## Given task
Copy every line from the material below that holds "handed".

[Records that describe objects]
■ ■ ■ ■

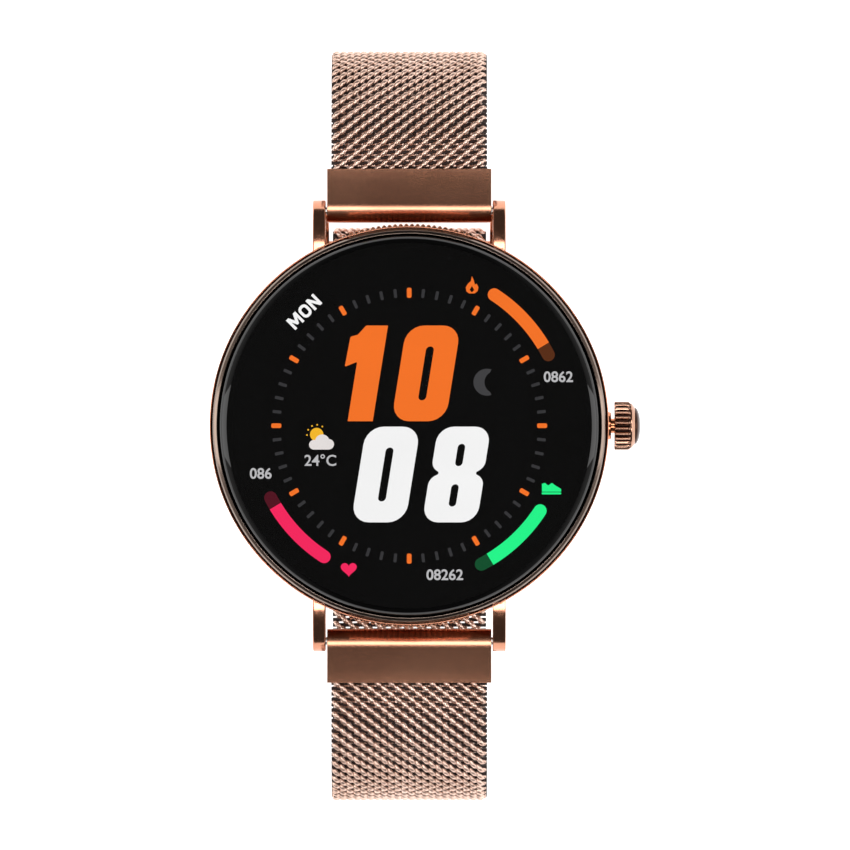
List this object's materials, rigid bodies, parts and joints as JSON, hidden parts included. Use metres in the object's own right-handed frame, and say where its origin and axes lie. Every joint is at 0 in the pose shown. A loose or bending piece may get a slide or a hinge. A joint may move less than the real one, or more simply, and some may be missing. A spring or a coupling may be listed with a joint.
{
  "type": "round smartwatch",
  "caption": "Round smartwatch with a rose-gold case, fluted press-and-turn crown, black round display and a closed woven steel mesh strap with a magnetic folded tail.",
  "frame": {"origin": "centre of the case back's flat outer face", "axes": "+Z out of the display, +Y to 12 o'clock along the strap, +X to the crown"},
  "size_m": [0.0464, 0.0812, 0.0529],
  "materials": {
    "rose_gold_polished": "polished rose-gold plating",
    "rose_gold_bezel": "polished rose-gold plating",
    "rose_gold_brushed": "satin rose-gold plating",
    "rose_gold_copper": "polished rose-gold plating",
    "rose_gold_crown": "polished rose-gold plating",
    "rose_gold_dark": "polished rose-gold plating",
    "rose_gold_mesh": "rose-gold plated wire",
    "cover_glass": "polished mineral glass",
    "sensor_glass": "dark optical glass",
    "display": "emissive round display",
    "black_seal": "matt black rubber",
    "black_plastic": "moulded black plastic",
    "flex_circuit": "amber film",
    "circuit_board": "green solder mask",
    "chip_black": "moulded chip package",
    "battery_foil": "silver pouch foil",
    "steel_plain": "turned steel",
    "gold_contact": "gold flash",
    "back_metal": "bead-blasted rose-gold anodising",
    "led_green": "clear LED package",
    "magnet": "nickel-plated magnet",
    "screw_steel": "plated screw"
  },
  "bodies": {
    "watch_case": {"case_middle": "rose_gold_polished", "bezel_ring": "rose_gold_bezel", "cover_glass": "cover_glass", "glass_gasket": "black_seal", "display_panel": "display", "display_flex": "flex_circuit", "inner_frame": "black_plastic", "main_board": "circuit_board", "board_chips": "chip_black", "battery": "battery_foil", "vibration_motor": "steel_plain", "speaker": "black_plastic", "microphone": "gold_contact", "back_cover": "back_metal", "back_gasket": "black_seal", "sensor_window": "sensor_glass", "sensor_board": "circuit_board", "sensor_leds": "led_green", "charging_pads": "gold_contact", "charge_magnets": "magnet", "back_screws": "screw_steel", "crown_tube": "rose_gold_copper", "crown_switch": "steel_plain", "crown_flex": "flex_circuit"},
    "crown_carrier": {"crown_yoke": "steel_plain"},
    "crown": {"crown_stem": "steel_plain", "crown_seal": "black_seal", "crown_knob": "rose_gold_crown", "crown_cap": "rose_gold_dark"},
    "upper_strap": {"upper_clamp": "rose_gold_brushed", "upper_bar_tube": "steel_plain", "upper_bar_spring": "steel_plain", "upper_mesh": "rose_gold_mesh", "ring_clamp": "rose_gold_brushed", "buckle_ring": "rose_gold_copper"},
    "upper_release": {"upper_bar_pin": "steel_plain"},
    "lower_strap": {"lower_clamp": "rose_gold_brushed", "lower_bar_tube": "steel_plain", "lower_bar_spring": "steel_plain", "lower_mesh": "rose_gold_mesh"},
    "lower_release": {"lower_bar_pin": "steel_plain"},
    "under_strap": {"under_mesh": "rose_gold_mesh"},
    "tail_flap": {"tail_mesh": "rose_gold_mesh", "tab_shell": "rose_gold_brushed", "tab_lid": "rose_gold_brushed", "tab_magnets": "magnet"}
  },
  "joints": [
    {"name": "strap_sway", "type": "hinge", "parent": "watch_case", "child": "lower_strap", "pos_m": [0, -0.0232, 0.0032], "axis": [1, 0, 0], "range_deg": [-12, 12]},
    {"name": "upper_lug_hinge", "type": "hinge", "parent": "watch_case", "child": "upper_strap", "pos_m": [0, 0.0232, 0.0032], "axis": [1, 0, 0], "range_deg": [-12, 12]},
    {"name": "heel_flex", "type": "hinge", "parent": "lower_strap", "child": "under_strap", "pos_m": [0, -0.0268, -0.04], "axis": [1, 0, 0], "range_deg": [-12, 12]},
    {"name": "tail_peel", "type": "hinge", "parent": "under_strap", "child": "tail_flap", "pos_m": [0, 0.0196, -0.04225], "axis": [1, 0, 0], "range_deg": [0, 120]},
    {"name": "crown_press", "type": "slide", "parent": "watch_case", "child": "crown_carrier", "axis": [-1, 0, 0], "range_m": [0, 0.00025], "stiffness_N_per_m": 3000},
    {"name": "crown_turn", "type": "hinge", "parent": "crown_carrier", "child": "crown", "pos_m": [0, 0, 0.0048], "axis": [1, 0, 0], "continuous": true},
    {"name": "upper_bar_slide", "type": "slide", "parent": "upper_strap", "child": "upper_release", "axis": [-1, 0, 0], "range_m": [0, 0.001], "stiffness_N_per_m": 1200, "deforming": ["upper_bar_spring"]},
    {"name": "lower_bar_slide", "type": "slide", "parent": "lower_strap", "child": "lower_release", "axis": [-1, 0, 0], "range_m": [0, 0.001], "stiffness_N_per_m": 1200, "deforming": ["lower_bar_spring"]}
  ],
  "couplings": [
    {"joint": "upper_lug_hinge", "follows": "strap_sway", "ratio": 1},
    {"joint": "heel_flex", "follows": "strap_sway", "ratio": -1}
  ]
}
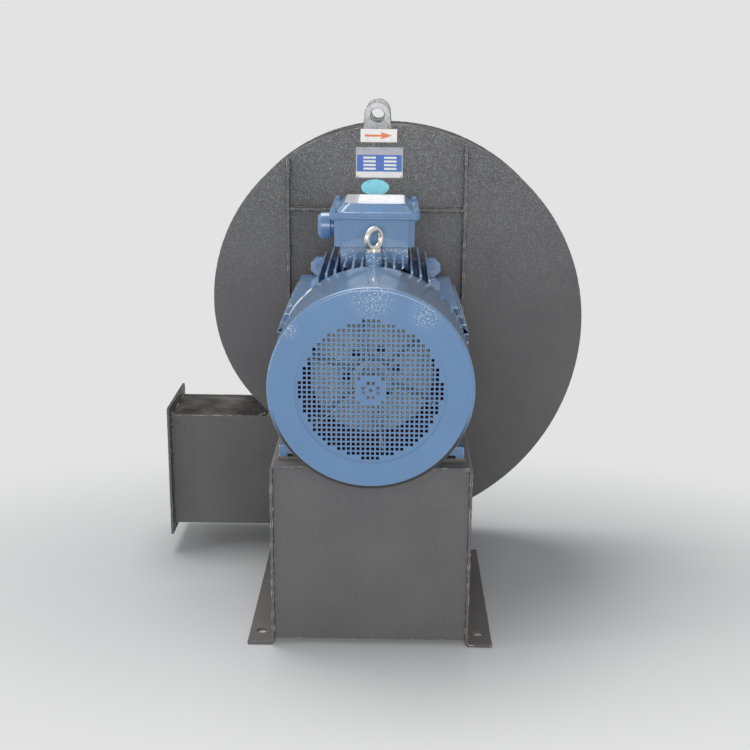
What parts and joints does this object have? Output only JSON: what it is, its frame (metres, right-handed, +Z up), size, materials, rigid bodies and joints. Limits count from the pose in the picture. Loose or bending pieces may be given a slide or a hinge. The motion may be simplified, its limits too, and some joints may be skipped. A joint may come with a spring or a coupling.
{
  "type": "industrial centrifugal blower",
  "caption": "Direct-driven centrifugal blower: volute casing with flanged outlet and inlet, on a bent-plate pedestal with a finned foot-mounted motor.",
  "frame": {"origin": "on the floor, at the centre of the four foundation bolts", "axes": "+Z up; +Y along the shaft, from the motor's fan towards the inlet; +X to the right seen from the motor, away from the outlet"},
  "size_m": [0.834, 0.728, 0.9233],
  "materials": {
    "casing_paint": "satin dark grey enamel on welded steel plate",
    "motor_paint": "gloss blue enamel",
    "red_primer": "matt red primer on cast iron",
    "zinc_plate": "bright zinc plate",
    "machined_steel": "turned",
    "cast_aluminium": "as cast",
    "cast_iron": "machined casting",
    "copper_wire": "varnished copper wire",
    "brass": "turned",
    "black_rubber": "moulded",
    "brown_phenolic": "moulded",
    "fan_plastic": "moulded, pale grey"
  },
  "bodies": {
    "housing": {"pedestal_frame": "casing_paint", "pedestal_front_plate": "casing_paint", "packing_strips": "casing_paint", "casing_motor_plate": "casing_paint", "casing_inlet_plate": "casing_paint", "scroll_wrap": "casing_paint", "outlet_flange": "casing_paint", "stiffener_left": "casing_paint", "stiffener_right": "casing_paint", "stiffener_cross": "casing_paint", "lifting_lug_front": "casing_paint", "lifting_lug_rear": "casing_paint", "shaft_seal_plate": "casing_paint", "seal_plate_screws": "zinc_plate", "inlet_cover": "casing_paint", "inlet_cover_bolts": "zinc_plate", "inlet_cone": "casing_paint", "inlet_pipe": "casing_paint", "inlet_flange": "casing_paint", "motor_frame": "motor_paint", "drive_end_shield": "motor_paint", "drive_end_bolts": "zinc_plate", "fan_end_shield": "red_primer", "fan_end_bolts": "zinc_plate", "stator_core": "machined_steel", "stator_windings": "copper_wire", "bearing_outer_rings": "machined_steel", "terminal_box": "motor_paint", "terminal_box_gasket": "black_rubber", "terminal_box_cover": "motor_paint", "cover_screws": "zinc_plate", "terminal_block": "brown_phenolic", "terminal_studs": "brass", "cable_gland": "motor_paint", "eye_bolt": "zinc_plate", "fan_cowl": "motor_paint", "cowl_grille": "motor_paint", "cowl_screws": "zinc_plate", "foot_bolts": "zinc_plate", "foot_nuts": "zinc_plate", "drive_end_seal": "black_rubber"},
    "rotor": {"shaft": "machined_steel", "rotor_core": "machined_steel", "rotor_end_rings": "cast_aluminium", "bearing_inner_rings": "machined_steel", "cooling_fan": "fan_plastic", "fan_circlip": "machined_steel", "shaft_key": "machined_steel", "impeller_hub": "cast_iron", "impeller_back_plate": "casing_paint", "impeller_blades": "casing_paint", "impeller_shroud": "casing_paint", "hub_rivets": "machined_steel", "hub_washer": "zinc_plate", "hub_bolt": "zinc_plate"},
    "ball_sets": {"bearing_balls": "machined_steel", "bearing_cages": "brass"}
  },
  "joints": [
    {"name": "rotor_spin", "type": "hinge", "parent": "housing", "child": "rotor", "pos_m": [0, 0, 0.502], "axis": [0, 1, 0], "continuous": true},
    {"name": "ball_orbit", "type": "hinge", "parent": "housing", "child": "ball_sets", "pos_m": [0, 0, 0.502], "axis": [0, 1, 0], "continuous": true}
  ],
  "couplings": [
    {"joint": "ball_orbit", "follows": "rotor_spin", "ratio": 0.3793}
  ]
}
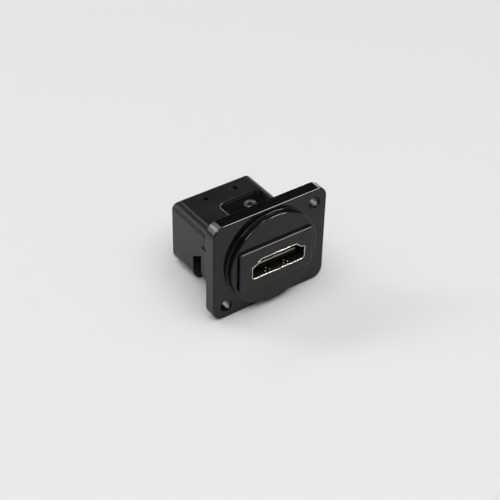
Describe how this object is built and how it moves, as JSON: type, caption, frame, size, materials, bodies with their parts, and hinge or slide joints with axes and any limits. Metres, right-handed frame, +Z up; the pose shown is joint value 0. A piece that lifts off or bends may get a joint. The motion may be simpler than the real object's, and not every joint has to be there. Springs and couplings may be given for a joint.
{
  "type": "hdmi socket",
  "caption": "Black panel feed-through socket with a cornered flange, a round front disc, a raised bezel and a receptacle at the front and at the back of a boxed housing.",
  "frame": {"origin": "centre of the object's footprint, on the level of the lower edge of the flange and the floor of the housing, on which it stands", "axes": "+X along the flange's long side to the right as seen from the front, +Y from the front receptacle to the rear one, +Z up"},
  "size_m": [0.031, 0.0268, 0.026],
  "materials": {
    "frame_black": "satin black moulding",
    "bezel_black": "satin black moulding",
    "housing_black": "satin black moulding",
    "screw_black": "blackened steel",
    "shell_metal": "bright nickel plate",
    "insulator_black": "matt black",
    "contact_gold": "gold plate",
    "board_black": "dark solder mask"
  },
  "bodies": {
    "root": {"flange_frame": "frame_black", "front_bezel": "bezel_black", "rear_housing": "housing_black", "strap_screw": "screw_black", "front_shell": "shell_metal", "front_insulator": "insulator_black", "rear_shell": "shell_metal", "rear_insulator": "insulator_black", "link_board": "board_black", "front_contact_01": "contact_gold", "front_contact_02": "contact_gold", "front_contact_03": "contact_gold", "front_contact_04": "contact_gold", "front_contact_05": "contact_gold", "front_contact_06": "contact_gold", "front_contact_07": "contact_gold", "front_contact_08": "contact_gold", "front_contact_09": "contact_gold", "front_contact_10": "contact_gold", "front_contact_11": "contact_gold", "front_contact_12": "contact_gold", "front_contact_13": "contact_gold", "front_contact_14": "contact_gold", "front_contact_15": "contact_gold", "front_contact_16": "contact_gold", "front_contact_17": "contact_gold", "front_contact_18": "contact_gold", "front_contact_19": "contact_gold", "rear_contact_01": "contact_gold", "rear_contact_02": "contact_gold", "rear_contact_03": "contact_gold", "rear_contact_04": "contact_gold", "rear_contact_05": "contact_gold", "rear_contact_06": "contact_gold", "rear_contact_07": "contact_gold", "rear_contact_08": "contact_gold", "rear_contact_09": "contact_gold", "rear_contact_10": "contact_gold", "rear_contact_11": "contact_gold", "rear_contact_12": "contact_gold", "rear_contact_13": "contact_gold", "rear_contact_14": "contact_gold", "rear_contact_15": "contact_gold", "rear_contact_16": "contact_gold", "rear_contact_17": "contact_gold", "rear_contact_18": "contact_gold", "rear_contact_19": "contact_gold"}
  },
  "joints": []
}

■ ■ ■ ■

## Answer to the problem
List this object's materials, rigid bodies, parts and joints as JSON, hidden parts included. Use metres in the object's own right-handed frame, and say where its origin and axes lie. Every joint is at 0 in the pose shown. A loose or bending piece may get a slide or a hinge. A joint may move less than the real one, or more simply, and some may be missing. A spring or a coupling may be listed with a joint.
What parts and joints does this object have? Output only JSON: what it is, its frame (metres, right-handed, +Z up), size, materials, rigid bodies and joints. Limits count from the pose in the picture. Loose or bending pieces may be given a slide or a hinge. The motion may be simplified, its limits too, and some joints may be skipped. A joint may come with a spring or a coupling.
Describe how this object is built and how it moves, as JSON: type, caption, frame, size, materials, bodies with their parts, and hinge or slide joints with axes and any limits. Metres, right-handed frame, +Z up; the pose shown is joint value 0. A piece that lifts off or bends may get a joint. The motion may be simpler than the real object's, and not every joint has to be there. Springs and couplings may be given for a joint.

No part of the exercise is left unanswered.